■ PROVIDED DATA ■
↓

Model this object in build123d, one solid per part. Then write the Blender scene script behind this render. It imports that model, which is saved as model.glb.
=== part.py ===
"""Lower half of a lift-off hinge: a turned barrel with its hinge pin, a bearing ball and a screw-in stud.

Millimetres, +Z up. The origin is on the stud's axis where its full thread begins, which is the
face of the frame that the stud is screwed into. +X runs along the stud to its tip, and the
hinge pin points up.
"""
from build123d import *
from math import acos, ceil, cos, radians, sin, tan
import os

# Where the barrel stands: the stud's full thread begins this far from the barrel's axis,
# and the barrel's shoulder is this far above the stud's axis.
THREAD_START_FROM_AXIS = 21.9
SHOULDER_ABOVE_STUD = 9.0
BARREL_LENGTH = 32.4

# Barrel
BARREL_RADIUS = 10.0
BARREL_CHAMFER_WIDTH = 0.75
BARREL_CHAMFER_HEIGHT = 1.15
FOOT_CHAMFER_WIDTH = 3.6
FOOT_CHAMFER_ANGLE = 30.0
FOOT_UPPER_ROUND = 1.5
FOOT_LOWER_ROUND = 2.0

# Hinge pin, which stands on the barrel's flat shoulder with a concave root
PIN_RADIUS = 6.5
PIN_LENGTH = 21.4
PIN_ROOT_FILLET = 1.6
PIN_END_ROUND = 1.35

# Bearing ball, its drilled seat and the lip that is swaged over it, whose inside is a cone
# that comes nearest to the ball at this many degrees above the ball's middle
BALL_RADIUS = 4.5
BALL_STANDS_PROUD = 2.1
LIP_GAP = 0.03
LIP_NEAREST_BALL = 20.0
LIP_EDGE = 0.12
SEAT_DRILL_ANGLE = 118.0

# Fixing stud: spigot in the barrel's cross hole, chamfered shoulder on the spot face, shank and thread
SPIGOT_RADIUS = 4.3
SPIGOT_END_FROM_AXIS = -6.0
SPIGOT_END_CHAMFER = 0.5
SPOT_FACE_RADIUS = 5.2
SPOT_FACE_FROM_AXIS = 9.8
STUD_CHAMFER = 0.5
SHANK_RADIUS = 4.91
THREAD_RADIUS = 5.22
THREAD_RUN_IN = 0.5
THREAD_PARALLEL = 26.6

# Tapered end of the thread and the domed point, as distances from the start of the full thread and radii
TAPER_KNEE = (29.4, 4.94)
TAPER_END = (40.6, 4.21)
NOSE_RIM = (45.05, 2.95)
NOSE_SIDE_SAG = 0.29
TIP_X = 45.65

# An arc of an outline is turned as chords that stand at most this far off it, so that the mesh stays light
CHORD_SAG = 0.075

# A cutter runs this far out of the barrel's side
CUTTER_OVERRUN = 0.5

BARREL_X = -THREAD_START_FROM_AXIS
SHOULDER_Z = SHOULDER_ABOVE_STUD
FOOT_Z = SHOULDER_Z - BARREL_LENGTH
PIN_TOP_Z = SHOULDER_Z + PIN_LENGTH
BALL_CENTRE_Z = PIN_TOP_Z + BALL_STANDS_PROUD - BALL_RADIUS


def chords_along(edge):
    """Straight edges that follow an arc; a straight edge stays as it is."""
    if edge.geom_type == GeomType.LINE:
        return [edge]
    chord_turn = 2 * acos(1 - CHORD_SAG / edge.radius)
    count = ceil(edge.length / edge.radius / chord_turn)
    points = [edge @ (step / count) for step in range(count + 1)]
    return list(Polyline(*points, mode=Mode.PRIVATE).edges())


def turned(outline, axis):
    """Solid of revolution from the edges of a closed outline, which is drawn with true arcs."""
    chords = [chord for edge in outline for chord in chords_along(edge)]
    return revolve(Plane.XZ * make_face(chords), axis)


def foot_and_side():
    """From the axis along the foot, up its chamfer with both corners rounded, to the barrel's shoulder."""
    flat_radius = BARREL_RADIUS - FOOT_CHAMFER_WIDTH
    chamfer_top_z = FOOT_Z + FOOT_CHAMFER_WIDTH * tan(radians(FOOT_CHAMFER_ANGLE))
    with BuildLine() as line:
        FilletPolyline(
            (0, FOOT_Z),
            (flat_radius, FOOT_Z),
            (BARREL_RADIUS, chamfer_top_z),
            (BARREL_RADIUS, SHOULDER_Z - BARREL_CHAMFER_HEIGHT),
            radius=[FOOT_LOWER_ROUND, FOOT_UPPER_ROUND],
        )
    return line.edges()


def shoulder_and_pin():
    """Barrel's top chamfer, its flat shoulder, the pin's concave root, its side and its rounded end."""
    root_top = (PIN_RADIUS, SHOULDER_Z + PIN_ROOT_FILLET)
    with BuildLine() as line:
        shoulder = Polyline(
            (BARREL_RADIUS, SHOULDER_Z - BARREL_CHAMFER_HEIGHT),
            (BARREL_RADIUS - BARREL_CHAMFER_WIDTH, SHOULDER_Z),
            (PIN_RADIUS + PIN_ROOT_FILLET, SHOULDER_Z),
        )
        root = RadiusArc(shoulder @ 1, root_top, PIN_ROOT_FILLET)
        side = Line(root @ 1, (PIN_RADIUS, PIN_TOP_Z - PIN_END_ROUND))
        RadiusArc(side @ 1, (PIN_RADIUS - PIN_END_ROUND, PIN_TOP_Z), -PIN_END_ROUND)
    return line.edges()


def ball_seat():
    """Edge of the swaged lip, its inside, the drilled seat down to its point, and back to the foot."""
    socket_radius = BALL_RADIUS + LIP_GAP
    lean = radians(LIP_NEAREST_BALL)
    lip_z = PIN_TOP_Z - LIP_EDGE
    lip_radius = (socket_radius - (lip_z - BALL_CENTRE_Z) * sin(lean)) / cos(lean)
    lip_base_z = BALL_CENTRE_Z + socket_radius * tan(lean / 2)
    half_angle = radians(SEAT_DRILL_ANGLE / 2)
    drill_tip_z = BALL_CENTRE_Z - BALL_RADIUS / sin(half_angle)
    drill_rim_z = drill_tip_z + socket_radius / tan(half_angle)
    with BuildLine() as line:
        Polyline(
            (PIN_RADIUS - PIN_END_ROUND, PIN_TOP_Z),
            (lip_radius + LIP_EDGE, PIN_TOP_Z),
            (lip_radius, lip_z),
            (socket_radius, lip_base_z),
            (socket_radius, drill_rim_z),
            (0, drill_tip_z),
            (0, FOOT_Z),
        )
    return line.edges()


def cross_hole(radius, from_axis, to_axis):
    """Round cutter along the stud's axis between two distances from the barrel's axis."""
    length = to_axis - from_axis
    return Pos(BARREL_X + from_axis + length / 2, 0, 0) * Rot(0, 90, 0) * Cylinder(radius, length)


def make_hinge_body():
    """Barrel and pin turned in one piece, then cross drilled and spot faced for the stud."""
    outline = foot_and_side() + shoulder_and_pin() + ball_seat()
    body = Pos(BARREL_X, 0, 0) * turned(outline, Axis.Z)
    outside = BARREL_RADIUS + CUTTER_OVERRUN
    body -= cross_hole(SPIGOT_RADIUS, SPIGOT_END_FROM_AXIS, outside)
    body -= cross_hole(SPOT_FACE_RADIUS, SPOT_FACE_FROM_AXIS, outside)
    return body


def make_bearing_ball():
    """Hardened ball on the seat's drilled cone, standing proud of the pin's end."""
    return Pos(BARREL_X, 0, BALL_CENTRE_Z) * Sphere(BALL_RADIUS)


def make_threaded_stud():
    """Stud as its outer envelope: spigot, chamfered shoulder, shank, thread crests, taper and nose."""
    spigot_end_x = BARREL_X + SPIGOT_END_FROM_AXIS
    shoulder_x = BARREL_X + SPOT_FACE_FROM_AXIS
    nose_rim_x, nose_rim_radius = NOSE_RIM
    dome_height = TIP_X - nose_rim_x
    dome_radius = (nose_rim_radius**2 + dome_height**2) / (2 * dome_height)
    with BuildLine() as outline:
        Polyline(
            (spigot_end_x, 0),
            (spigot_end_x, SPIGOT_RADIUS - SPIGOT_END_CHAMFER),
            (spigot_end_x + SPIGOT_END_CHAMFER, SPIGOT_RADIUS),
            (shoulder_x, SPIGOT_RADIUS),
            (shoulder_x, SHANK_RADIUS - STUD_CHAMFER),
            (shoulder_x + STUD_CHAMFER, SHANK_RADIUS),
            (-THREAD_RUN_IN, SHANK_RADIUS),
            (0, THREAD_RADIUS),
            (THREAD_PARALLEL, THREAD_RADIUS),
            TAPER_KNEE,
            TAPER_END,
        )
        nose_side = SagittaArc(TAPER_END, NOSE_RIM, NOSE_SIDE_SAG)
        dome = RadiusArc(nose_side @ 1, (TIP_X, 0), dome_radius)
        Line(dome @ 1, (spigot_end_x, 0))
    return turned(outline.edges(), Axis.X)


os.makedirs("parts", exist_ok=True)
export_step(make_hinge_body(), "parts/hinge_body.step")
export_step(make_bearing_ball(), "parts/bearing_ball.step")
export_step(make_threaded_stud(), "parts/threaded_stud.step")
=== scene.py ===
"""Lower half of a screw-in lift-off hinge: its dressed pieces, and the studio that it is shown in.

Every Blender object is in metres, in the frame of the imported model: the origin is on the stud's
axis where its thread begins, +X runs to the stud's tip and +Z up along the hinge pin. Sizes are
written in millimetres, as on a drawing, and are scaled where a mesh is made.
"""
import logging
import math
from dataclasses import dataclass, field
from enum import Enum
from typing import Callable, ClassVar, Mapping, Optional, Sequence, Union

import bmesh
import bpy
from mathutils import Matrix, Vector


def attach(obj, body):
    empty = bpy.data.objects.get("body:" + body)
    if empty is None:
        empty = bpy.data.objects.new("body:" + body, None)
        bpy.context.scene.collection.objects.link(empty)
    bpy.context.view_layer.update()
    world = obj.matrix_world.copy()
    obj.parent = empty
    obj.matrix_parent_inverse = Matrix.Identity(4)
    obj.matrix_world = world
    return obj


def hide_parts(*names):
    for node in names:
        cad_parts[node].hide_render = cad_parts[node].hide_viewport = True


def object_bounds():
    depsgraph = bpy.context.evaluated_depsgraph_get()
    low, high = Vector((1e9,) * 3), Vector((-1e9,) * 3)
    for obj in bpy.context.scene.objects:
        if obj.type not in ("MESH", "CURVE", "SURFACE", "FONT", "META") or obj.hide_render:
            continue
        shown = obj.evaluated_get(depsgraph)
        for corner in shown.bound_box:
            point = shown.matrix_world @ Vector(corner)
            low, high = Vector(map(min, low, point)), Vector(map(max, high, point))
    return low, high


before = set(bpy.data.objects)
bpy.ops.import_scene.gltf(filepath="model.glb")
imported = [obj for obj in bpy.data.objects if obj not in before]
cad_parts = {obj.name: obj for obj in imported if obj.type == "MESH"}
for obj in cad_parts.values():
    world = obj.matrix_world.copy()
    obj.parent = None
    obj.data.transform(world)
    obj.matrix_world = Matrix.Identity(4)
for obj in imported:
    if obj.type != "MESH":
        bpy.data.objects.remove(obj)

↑
↓

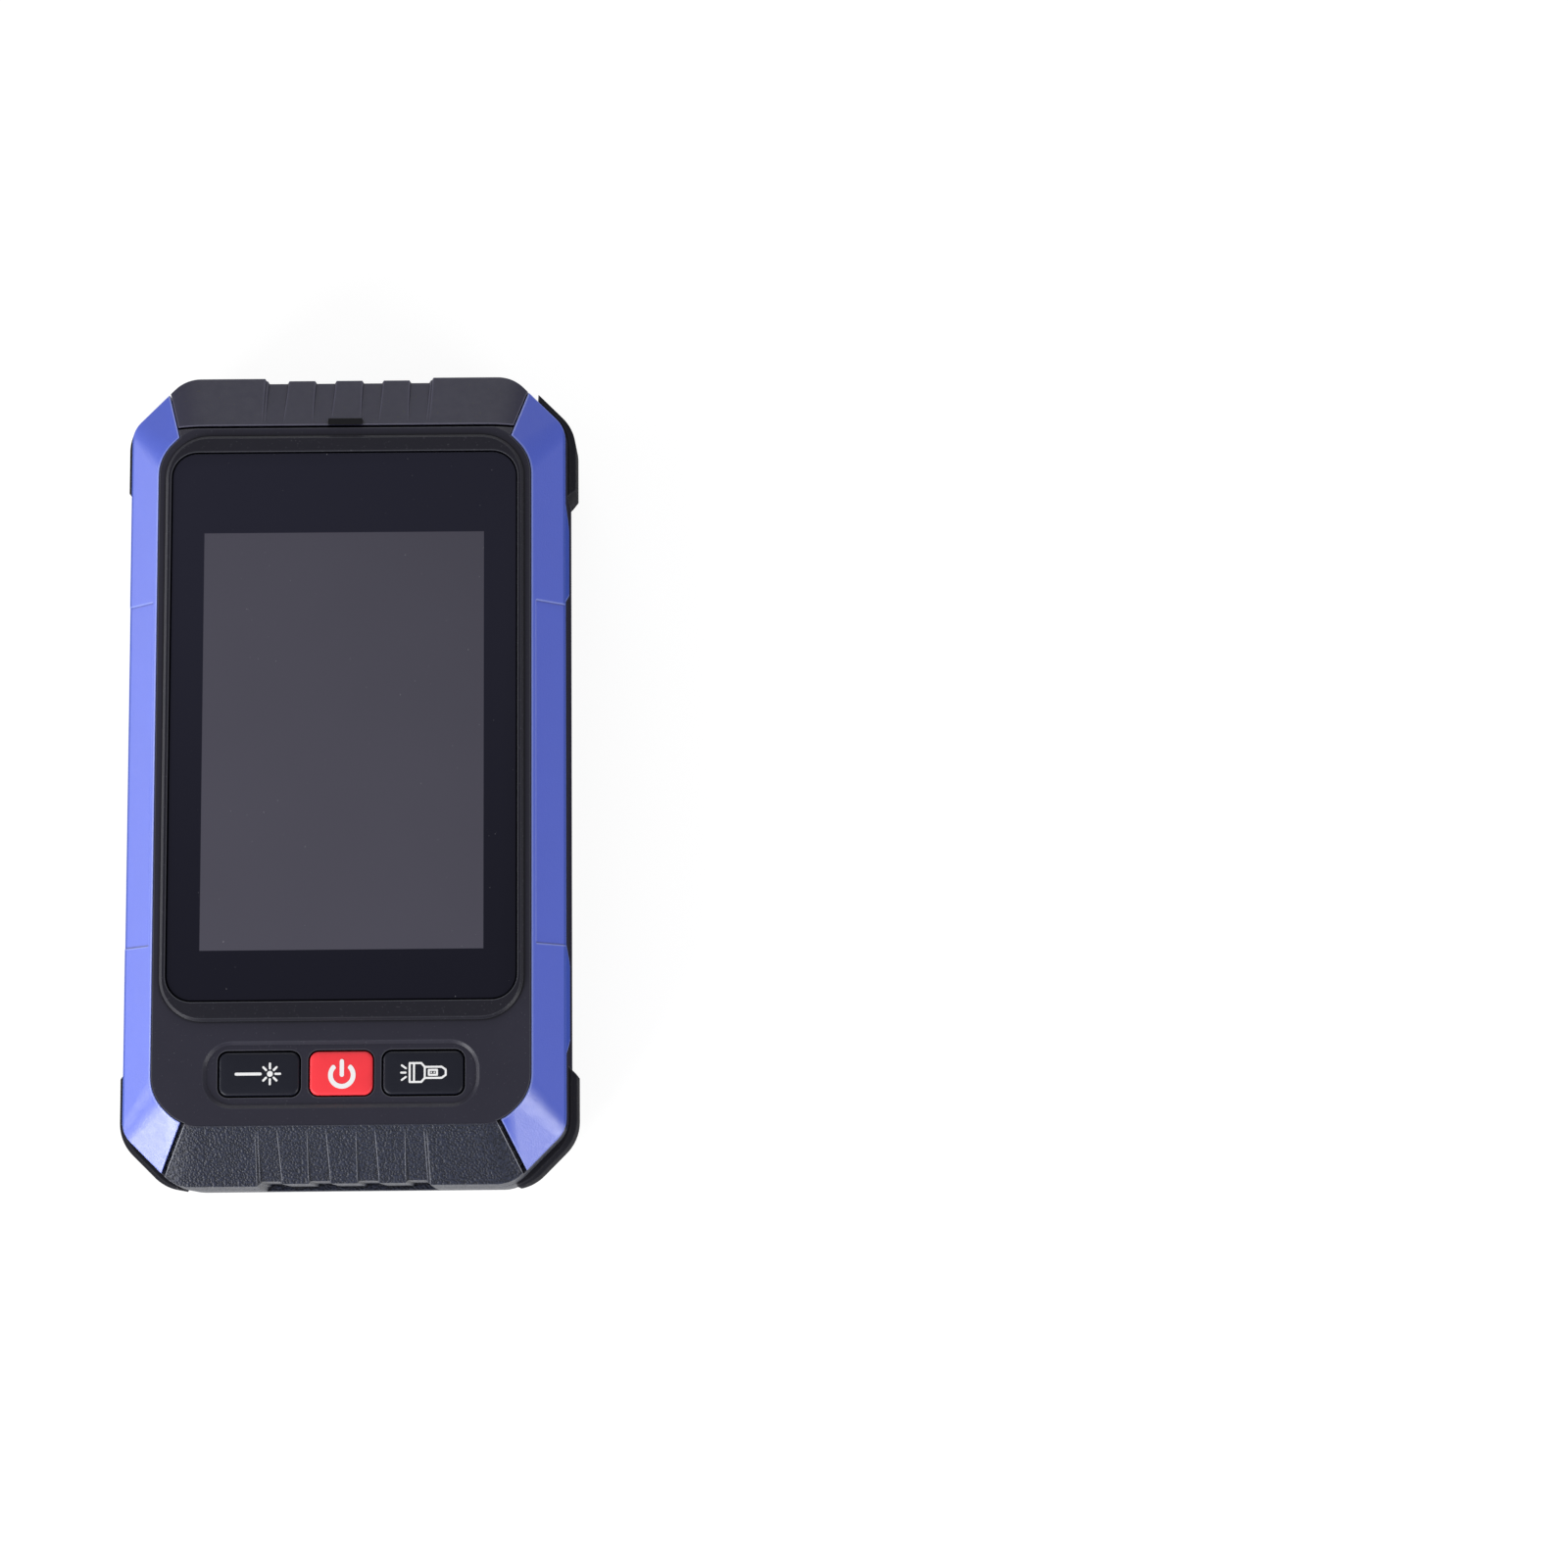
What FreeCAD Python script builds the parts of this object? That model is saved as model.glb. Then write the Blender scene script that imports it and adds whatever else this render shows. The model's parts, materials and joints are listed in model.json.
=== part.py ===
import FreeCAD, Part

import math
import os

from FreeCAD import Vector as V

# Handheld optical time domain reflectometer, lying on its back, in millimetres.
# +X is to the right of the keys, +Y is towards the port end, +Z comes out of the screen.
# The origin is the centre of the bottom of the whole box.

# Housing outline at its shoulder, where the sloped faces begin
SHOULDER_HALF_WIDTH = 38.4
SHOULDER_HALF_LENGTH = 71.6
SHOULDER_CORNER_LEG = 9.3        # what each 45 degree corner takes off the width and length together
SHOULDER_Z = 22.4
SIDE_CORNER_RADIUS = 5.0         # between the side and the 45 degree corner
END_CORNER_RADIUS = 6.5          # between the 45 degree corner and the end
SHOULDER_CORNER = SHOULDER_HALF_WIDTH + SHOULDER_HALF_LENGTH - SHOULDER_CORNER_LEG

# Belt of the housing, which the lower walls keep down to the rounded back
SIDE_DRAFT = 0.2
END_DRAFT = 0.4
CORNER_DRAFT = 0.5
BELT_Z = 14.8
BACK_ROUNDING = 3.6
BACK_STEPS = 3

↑
↓

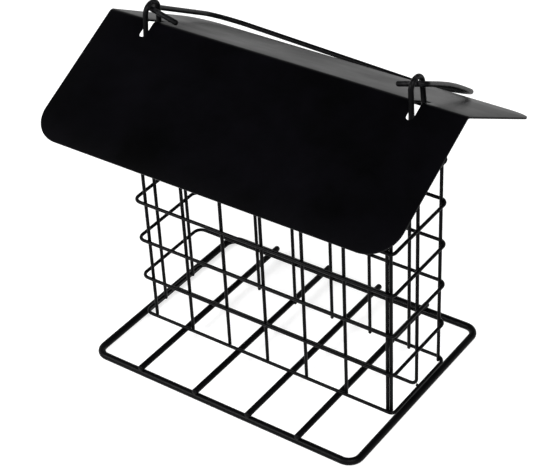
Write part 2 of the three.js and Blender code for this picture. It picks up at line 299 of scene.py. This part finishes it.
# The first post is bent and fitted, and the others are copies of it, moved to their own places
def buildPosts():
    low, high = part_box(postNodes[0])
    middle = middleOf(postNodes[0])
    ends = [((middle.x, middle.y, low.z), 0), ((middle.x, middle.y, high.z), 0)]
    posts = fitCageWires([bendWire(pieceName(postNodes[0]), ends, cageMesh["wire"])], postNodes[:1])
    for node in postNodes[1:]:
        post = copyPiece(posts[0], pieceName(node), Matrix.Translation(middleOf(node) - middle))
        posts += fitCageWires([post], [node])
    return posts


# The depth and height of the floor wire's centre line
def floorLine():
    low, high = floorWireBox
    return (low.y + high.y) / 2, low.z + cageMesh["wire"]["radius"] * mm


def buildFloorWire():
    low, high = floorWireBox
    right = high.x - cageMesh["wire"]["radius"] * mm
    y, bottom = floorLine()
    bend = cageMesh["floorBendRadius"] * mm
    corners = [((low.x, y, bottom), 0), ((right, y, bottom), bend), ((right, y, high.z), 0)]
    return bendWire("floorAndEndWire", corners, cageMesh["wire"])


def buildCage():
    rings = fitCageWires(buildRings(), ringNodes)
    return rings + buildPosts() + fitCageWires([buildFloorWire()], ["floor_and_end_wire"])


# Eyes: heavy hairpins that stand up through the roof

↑

■ INSTRUCTIONS TO FOLLOW ■
Extract from the listing above the lines between the line containing "return turned(outline.edges(), Axis.X)" and the line containing "if empty is", keeping both of those lines. Output nothing else.

■ FINAL RESULT ■
    return turned(outline.edges(), Axis.X)


os.makedirs("parts", exist_ok=True)
export_step(make_hinge_body(), "parts/hinge_body.step")
export_step(make_bearing_ball(), "parts/bearing_ball.step")
export_step(make_threaded_stud(), "parts/threaded_stud.step")
=== scene.py ===
"""Lower half of a screw-in lift-off hinge: its dressed pieces, and the studio that it is shown in.

Every Blender object is in metres, in the frame of the imported model: the origin is on the stud's
axis where its thread begins, +X runs to the stud's tip and +Z up along the hinge pin. Sizes are
written in millimetres, as on a drawing, and are scaled where a mesh is made.
"""
import logging
import math
from dataclasses import dataclass, field
from enum import Enum
from typing import Callable, ClassVar, Mapping, Optional, Sequence, Union

import bmesh
import bpy
from mathutils import Matrix, Vector


def attach(obj, body):
    empty = bpy.data.objects.get("body:" + body)
    if empty is None:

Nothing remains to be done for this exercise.